** start **
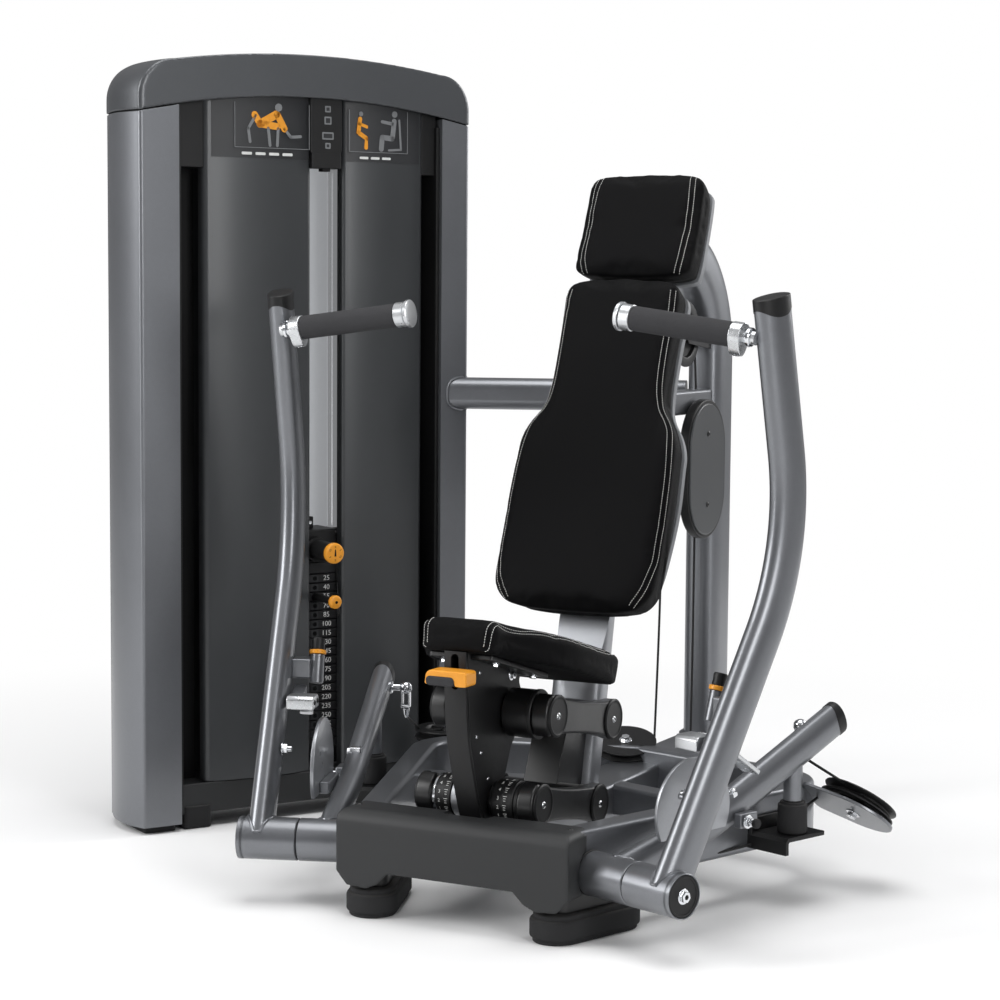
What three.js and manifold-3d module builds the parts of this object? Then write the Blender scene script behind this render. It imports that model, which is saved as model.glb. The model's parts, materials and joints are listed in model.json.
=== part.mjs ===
// Selectorised converging chest press machine, millimetres, +Z up.
// The user faces -Y and +X is the user's left. It is drawn about the seat centre plane (X = 0), with
// Y = 0 on the line through the outer ends of the two press pivots, and then moved as one so that the
// origin is the centre of the footprint box on the floor.
import * as THREE from 'three';
import { mergeVertices } from 'three/addons/utils/BufferGeometryUtils.js';
import Module from 'manifold-3d';

const wasm = await Module();
wasm.setup();

const vec = (x, y, z) => new THREE.Vector3(x, y, z);

// ---------- driving dimensions ----------
const DEGREE = Math.PI / 180;

// Press pivots, levers and arms
const SPLAY = 20 * DEGREE;         // turn of the press pivots and side rails, in plan
const PIVOT_X = 430;               // outer end of each press pivot
const PIVOT_Z = 115;
const SLEEVE_R = 38;
const SLEEVE_L = 108;              // outer and inner sleeve, each
const SHAFT_R = 24;
const BORE_R = SHAFT_R + 0.8;
const ARM_WIDTH = 76, ARM_THICK = 44;
const LEVER_HEIGHT = 62, LEVER_THICK = 42;
const LEVER_X = -157;              // lever centre plane, in the side frame
const BUMPER_Y = 450;              // bumper, along the lever in the side frame

// Base frame
const RAIL_WIDTH = 50, RAIL_Z0 = 85, RAIL_Z1 = 188;
const RAIL_X = -2 * SLEEVE_L - 0.5 - RAIL_WIDTH / 2;   // rail centre plane, in the side frame
const FOOT_X = 180, FOOT_Y = 42;   // front end centre of a front foot
const FOOT_LENGTH = 136;           // between the foot's end centres
const FOOT_R = 46;
const LEG_OFFSET = 60;             // leg centre from the foot's front end centre

// Weight tower: x runs rearward along its inner face, y runs outward
const TOWER_X = -876, TOWER_Y = 320;         // front corner of the inner face
const TOWER_TURN = Math.atan2(852.6, 522.5);
const TOWER_L = 743;
const TOWER_DEPTH = 182;
const FRONT_POST_L = 84, REAR_POST_L = 65;   // posts, along the tower
const POST_TOP = 1434;
const ARCH_RISE = 40;                        // arched lower edge of the cap
const SHROUD_Z0 = 92;
const STACK_X = 405, STACK_Y = 100;          // weight stack centre, in the tower frame
const STACK_X0 = STACK_X - 112, STACK_X1 = STACK_X + 112;
const STACK_Y0 = 47, STACK_Y1 = 150;
const STACK_Z0 = 133;
const ROD_PITCH = 134, ROD_R = 10;
const ROD_XS = [STACK_X - ROD_PITCH / 2, STACK_X + ROD_PITCH / 2];
const PLATE_PITCH = 19.3, RESTING_PLATES = 16, LIFTED_PLATES = 3;
const LIFTED_Z = STACK_Z0 + RESTING_PLATES * PLATE_PITCH;
const STACK_HEAD_Z = LIFTED_Z + LIFTED_PLATES * PLATE_PITCH;

// Pads: where the face starts, and the direction it runs, in the plane X = 0
const padLine = ([y0, z0], [y1, z1]) => (
  { start: vec(0, y0, z0), run: vec(0, y1 - y0, z1 - z0).normalize() });
const BACK = padLine([434, 507], [669, 1114.5]);
const HEAD = padLine([697, 1128], [780, 1325]);
const SEAT = padLine([33, 536], [397, 434]);
const PAD_THICK = 72, BOARD_THICK = 14;
const BOARD_GAP = 0.6;
const BOARD_REAR = PAD_THICK + BOARD_THICK + 2 * BOARD_GAP;   // clear of the board's rear face
const COLUMN_Y = 1118;
const COLUMN_WIDTH = 76, COLUMN_DEPTH = 104;

// Seat linkage pivots (Y, Z): rear ones on the seat post, front ones on the carriage
const LOWER_REAR = [345, 168], UPPER_REAR = [400, 314];
const LINK_Y = -230, LINK_Z = 42;            // from a rear pivot to its front pivot
const frontPivot = ([y, z]) => [y + LINK_Y, z + LINK_Z];
const LOWER_FRONT = frontPivot(LOWER_REAR), UPPER_FRONT = frontPivot(UPPER_REAR);
const LINK_R = 42;
const UPPER_TUBE_R = 30, LOWER_TUBE_R = 26;

const SIDES = [
  { side: 'left', sign: 1, pulley: vec(509, 627, 160), axis: vec(0.27, 0.53, 0.81).normalize() },
  { side: 'right', sign: -1, pulley: vec(-432, 780, 177), axis: vec(0, 0, 1) },
];
const [LEFT, RIGHT] = SIDES;

// ---------- frames ----------
const X_AXIS = vec(1, 0, 0), Y_AXIS = vec(0, 1, 0), Z_AXIS = vec(0, 0, 1);

function place(x, y, z, turn = 0) {
  return new THREE.Matrix4().makeRotationZ(turn).setPosition(x, y, z);
}
const basis = (x, y, z) => new THREE.Matrix4().makeBasis(x, y, z);
const DRAWN_IN_YZ = basis(Y_AXIS, Z_AXIS, X_AXIS);
const DRAWN_IN_XZ = basis(X_AXIS, Z_AXIS, vec(0, -1, 0));

// Frame at a centre, with its y along the given direction
function axisFrame(centre, direction) {
  const turn = new THREE.Quaternion().setFromUnitVectors(Y_AXIS, direction);
  return new THREE.Matrix4().compose(centre, turn, vec(1, 1, 1));
}

// Splayed frame of one side, from the outer end of its pivot at floor level
const sideFrame = (sign) => place(sign * PIVOT_X, 0, 0, -sign * SPLAY);
const sidePoint = (sign, x, y, z = 0) => vec(sign * x, y, z).applyMatrix4(sideFrame(sign));
const towerFrame = place(TOWER_X, TOWER_Y, 0, TOWER_TURN);

// Pad frame: x across, y along the pad, z out of its face
function padFrame({ start, run }) {
  return basis(X_AXIS, run, vec(0, -run.z, run.y)).setPosition(start);
}

const along = (start, direction) => (distance) => (
  start.clone().addScaledVector(direction, distance));

// ---------- outlines ----------
const steps = (count, make) => Array.from({ length: count + 1 }, (_, i) => make(i));

// Angles in degrees
function arc(x, y, radiusX, radiusY, from, to, count) {
  return steps(count, (i) => {
    const angle = (from + (to - from) * i / count) * DEGREE;
    return [x + radiusX * Math.cos(angle), y + radiusY * Math.sin(angle)];
  });
}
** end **
Everything from the first line of the material through the line containing "const BUMPER_Y = 450;" is to be printed exactly; lines after that are to be left out.

▶ [Task answer]
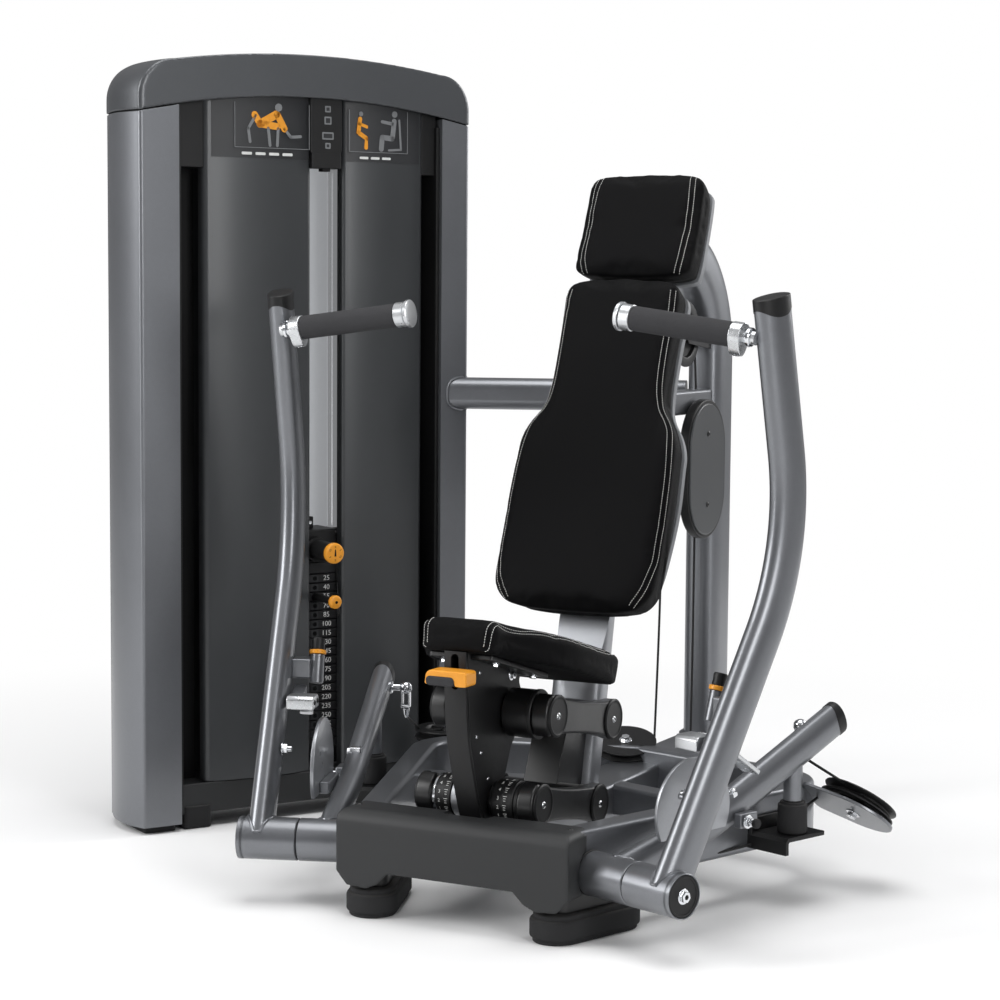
What three.js and manifold-3d module builds the parts of this object? Then write the Blender scene script behind this render. It imports that model, which is saved as model.glb. The model's parts, materials and joints are listed in model.json.
=== part.mjs ===
// Selectorised converging chest press machine, millimetres, +Z up.
// The user faces -Y and +X is the user's left. It is drawn about the seat centre plane (X = 0), with
// Y = 0 on the line through the outer ends of the two press pivots, and then moved as one so that the
// origin is the centre of the footprint box on the floor.
import * as THREE from 'three';
import { mergeVertices } from 'three/addons/utils/BufferGeometryUtils.js';
import Module from 'manifold-3d';

const wasm = await Module();
wasm.setup();

const vec = (x, y, z) => new THREE.Vector3(x, y, z);

// ---------- driving dimensions ----------
const DEGREE = Math.PI / 180;

// Press pivots, levers and arms
const SPLAY = 20 * DEGREE;         // turn of the press pivots and side rails, in plan
const PIVOT_X = 430;               // outer end of each press pivot
const PIVOT_Z = 115;
const SLEEVE_R = 38;
const SLEEVE_L = 108;              // outer and inner sleeve, each
const SHAFT_R = 24;
const BORE_R = SHAFT_R + 0.8;
const ARM_WIDTH = 76, ARM_THICK = 44;
const LEVER_HEIGHT = 62, LEVER_THICK = 42;
const LEVER_X = -157;              // lever centre plane, in the side frame
const BUMPER_Y = 450;              // bumper, along the lever in the side frame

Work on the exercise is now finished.